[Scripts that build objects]
┄┄┄┄┄┄┄┄┄┄┄┄┄┄┄┄┄┄┄┄

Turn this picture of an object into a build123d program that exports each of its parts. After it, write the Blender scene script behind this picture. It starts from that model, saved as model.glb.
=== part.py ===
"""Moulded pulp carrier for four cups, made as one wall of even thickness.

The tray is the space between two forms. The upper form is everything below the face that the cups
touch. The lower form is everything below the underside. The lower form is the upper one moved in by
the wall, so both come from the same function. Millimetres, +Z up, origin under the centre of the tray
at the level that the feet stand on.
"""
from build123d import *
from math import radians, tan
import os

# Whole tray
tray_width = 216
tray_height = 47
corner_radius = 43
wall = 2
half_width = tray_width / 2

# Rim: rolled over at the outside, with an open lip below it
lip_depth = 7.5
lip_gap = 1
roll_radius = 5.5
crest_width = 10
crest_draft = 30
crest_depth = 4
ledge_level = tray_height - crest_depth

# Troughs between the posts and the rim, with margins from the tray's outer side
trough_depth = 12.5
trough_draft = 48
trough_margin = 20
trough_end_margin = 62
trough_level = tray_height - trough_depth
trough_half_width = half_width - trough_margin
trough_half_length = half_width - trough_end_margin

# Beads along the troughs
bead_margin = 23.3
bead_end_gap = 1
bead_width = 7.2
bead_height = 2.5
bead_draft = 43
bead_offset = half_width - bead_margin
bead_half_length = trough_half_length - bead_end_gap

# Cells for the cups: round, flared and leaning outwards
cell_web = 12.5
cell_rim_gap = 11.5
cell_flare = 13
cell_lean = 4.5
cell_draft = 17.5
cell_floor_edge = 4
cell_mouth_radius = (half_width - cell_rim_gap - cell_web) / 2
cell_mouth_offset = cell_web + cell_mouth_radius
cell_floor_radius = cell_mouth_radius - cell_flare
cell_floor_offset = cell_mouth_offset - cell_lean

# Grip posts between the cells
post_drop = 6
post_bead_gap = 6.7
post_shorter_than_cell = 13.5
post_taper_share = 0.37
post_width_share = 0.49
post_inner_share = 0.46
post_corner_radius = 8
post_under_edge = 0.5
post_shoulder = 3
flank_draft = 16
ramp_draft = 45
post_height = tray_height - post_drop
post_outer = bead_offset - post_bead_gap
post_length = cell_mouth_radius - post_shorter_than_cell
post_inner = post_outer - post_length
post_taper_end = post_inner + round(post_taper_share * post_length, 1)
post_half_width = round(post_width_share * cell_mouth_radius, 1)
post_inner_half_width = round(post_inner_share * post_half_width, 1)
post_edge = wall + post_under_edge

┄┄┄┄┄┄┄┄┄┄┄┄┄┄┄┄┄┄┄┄

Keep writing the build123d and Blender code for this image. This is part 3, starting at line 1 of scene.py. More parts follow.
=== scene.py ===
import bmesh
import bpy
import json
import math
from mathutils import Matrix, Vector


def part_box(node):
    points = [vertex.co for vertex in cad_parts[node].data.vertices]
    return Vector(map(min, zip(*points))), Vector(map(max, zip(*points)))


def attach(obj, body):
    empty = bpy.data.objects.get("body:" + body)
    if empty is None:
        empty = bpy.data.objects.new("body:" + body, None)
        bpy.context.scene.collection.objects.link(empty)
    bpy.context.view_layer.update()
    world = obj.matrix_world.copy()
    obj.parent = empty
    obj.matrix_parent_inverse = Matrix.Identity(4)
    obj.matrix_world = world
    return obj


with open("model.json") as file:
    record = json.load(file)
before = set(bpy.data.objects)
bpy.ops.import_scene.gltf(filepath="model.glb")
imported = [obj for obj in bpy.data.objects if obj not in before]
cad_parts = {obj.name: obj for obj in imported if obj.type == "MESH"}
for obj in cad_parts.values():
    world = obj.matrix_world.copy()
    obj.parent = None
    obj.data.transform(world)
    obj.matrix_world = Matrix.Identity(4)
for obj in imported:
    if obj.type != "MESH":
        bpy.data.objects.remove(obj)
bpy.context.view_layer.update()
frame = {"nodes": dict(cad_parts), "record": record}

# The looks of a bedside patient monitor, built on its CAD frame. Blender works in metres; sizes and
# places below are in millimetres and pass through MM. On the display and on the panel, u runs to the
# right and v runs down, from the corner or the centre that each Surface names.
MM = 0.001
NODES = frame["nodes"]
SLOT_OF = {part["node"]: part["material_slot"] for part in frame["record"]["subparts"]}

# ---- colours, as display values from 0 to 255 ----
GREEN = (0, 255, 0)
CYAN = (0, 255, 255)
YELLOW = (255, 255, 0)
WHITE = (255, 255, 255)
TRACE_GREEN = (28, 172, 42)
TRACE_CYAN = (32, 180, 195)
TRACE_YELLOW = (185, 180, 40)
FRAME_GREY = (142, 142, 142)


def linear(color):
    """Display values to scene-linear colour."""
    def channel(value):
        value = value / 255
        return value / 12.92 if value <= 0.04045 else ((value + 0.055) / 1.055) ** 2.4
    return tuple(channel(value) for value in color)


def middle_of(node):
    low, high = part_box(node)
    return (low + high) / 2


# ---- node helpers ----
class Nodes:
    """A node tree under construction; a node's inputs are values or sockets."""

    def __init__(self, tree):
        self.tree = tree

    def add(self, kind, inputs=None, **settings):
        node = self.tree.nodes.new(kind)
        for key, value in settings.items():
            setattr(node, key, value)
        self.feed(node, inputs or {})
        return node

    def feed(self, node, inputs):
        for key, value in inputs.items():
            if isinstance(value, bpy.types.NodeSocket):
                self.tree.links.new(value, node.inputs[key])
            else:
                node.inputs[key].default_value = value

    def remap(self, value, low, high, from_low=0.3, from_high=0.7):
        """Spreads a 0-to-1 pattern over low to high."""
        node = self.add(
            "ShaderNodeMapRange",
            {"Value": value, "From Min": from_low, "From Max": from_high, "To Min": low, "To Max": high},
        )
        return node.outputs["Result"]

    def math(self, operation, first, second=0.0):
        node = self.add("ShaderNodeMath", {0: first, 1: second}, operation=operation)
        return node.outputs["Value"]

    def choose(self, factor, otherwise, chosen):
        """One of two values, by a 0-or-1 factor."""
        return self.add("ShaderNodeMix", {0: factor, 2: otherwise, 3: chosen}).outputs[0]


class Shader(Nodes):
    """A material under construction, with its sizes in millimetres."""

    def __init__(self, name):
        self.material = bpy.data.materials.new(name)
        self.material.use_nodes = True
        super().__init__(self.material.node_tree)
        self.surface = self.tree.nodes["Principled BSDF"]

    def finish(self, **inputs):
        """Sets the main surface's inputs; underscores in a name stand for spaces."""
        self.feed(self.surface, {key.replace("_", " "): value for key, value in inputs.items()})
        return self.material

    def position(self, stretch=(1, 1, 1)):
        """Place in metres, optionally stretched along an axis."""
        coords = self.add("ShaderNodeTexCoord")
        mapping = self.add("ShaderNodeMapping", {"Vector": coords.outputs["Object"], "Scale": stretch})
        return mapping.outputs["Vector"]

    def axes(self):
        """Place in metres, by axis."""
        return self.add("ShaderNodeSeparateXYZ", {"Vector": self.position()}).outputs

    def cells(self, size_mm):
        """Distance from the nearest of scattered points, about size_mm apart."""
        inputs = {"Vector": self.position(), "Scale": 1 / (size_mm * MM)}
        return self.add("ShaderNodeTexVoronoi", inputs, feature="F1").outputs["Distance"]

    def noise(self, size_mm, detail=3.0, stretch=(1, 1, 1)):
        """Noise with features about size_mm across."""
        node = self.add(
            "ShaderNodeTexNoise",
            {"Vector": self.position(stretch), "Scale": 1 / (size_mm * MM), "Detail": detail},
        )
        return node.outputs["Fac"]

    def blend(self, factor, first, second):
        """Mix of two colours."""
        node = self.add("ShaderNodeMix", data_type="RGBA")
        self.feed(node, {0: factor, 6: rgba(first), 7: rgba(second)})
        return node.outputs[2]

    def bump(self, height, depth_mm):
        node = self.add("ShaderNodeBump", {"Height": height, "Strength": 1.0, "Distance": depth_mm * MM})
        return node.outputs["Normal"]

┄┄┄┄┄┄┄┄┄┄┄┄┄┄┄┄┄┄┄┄

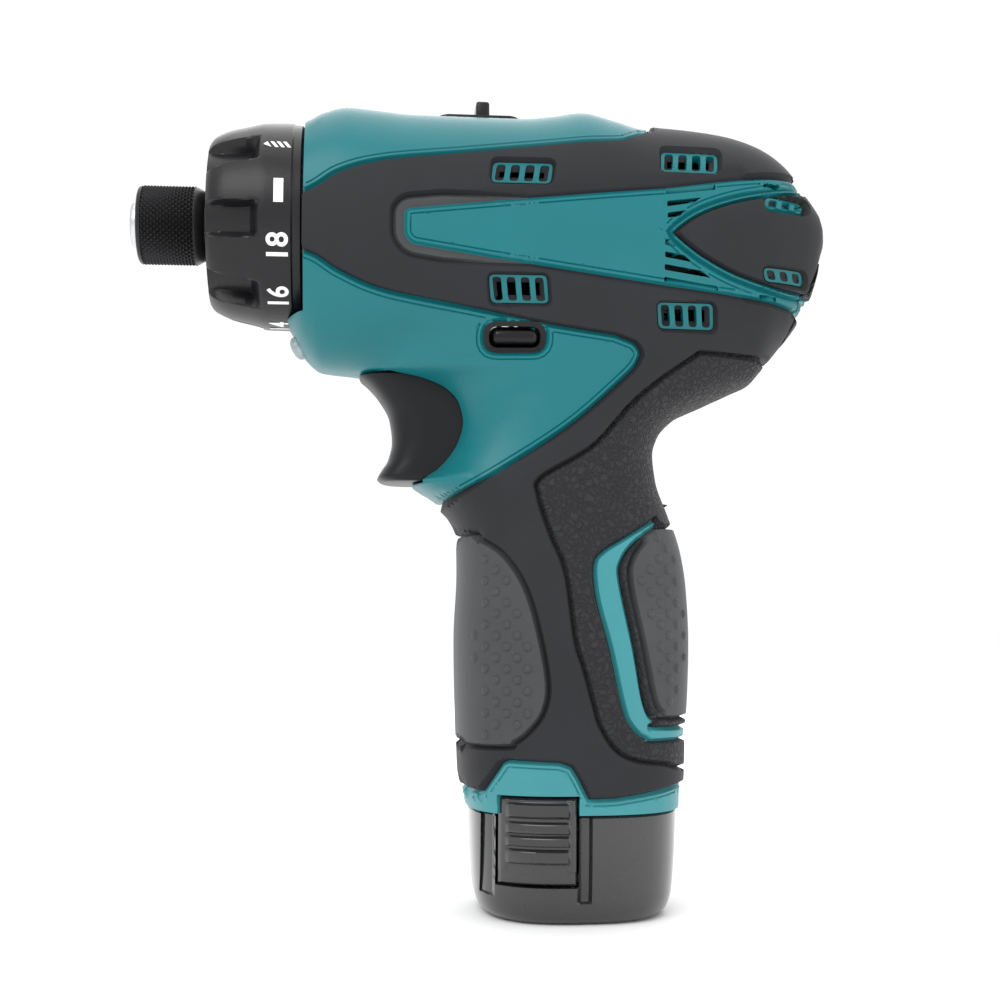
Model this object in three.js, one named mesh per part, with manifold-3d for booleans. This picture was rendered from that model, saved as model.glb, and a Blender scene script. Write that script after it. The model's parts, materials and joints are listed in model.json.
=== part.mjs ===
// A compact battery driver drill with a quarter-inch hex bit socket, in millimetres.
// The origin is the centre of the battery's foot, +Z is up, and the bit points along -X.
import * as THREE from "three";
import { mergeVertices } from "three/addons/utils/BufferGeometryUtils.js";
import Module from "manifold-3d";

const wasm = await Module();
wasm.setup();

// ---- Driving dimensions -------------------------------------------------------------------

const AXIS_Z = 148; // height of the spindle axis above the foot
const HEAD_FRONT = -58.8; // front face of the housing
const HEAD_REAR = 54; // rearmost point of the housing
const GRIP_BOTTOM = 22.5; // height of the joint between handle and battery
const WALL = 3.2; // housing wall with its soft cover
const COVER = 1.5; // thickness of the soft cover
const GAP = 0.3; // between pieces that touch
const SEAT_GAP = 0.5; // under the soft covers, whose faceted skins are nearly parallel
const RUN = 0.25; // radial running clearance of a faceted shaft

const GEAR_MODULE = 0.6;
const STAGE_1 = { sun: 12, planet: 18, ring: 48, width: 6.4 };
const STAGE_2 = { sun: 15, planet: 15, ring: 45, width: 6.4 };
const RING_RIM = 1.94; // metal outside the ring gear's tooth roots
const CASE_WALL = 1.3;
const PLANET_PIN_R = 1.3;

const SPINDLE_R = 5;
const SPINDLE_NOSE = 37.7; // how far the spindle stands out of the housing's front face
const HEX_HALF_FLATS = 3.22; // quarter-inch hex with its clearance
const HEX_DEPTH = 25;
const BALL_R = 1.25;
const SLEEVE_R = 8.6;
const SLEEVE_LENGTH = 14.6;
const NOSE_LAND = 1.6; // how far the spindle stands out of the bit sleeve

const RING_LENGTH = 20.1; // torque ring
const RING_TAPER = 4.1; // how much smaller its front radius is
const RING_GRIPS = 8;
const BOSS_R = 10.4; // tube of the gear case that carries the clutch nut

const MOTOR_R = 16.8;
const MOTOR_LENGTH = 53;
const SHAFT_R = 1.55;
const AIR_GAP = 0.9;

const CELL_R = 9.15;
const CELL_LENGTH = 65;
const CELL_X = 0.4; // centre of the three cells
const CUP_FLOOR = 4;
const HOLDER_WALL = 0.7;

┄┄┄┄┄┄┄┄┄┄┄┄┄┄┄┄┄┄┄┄

• **AIM OF THE EXERCISE**
Look over the listing above. Pick out and copy every line that includes "record".

• **EXERCISE ANSWER**
    record = json.load(file)
frame = {"nodes": dict(cad_parts), "record": record}
SLOT_OF = {part["node"]: part["material_slot"] for part in frame["record"]["subparts"]}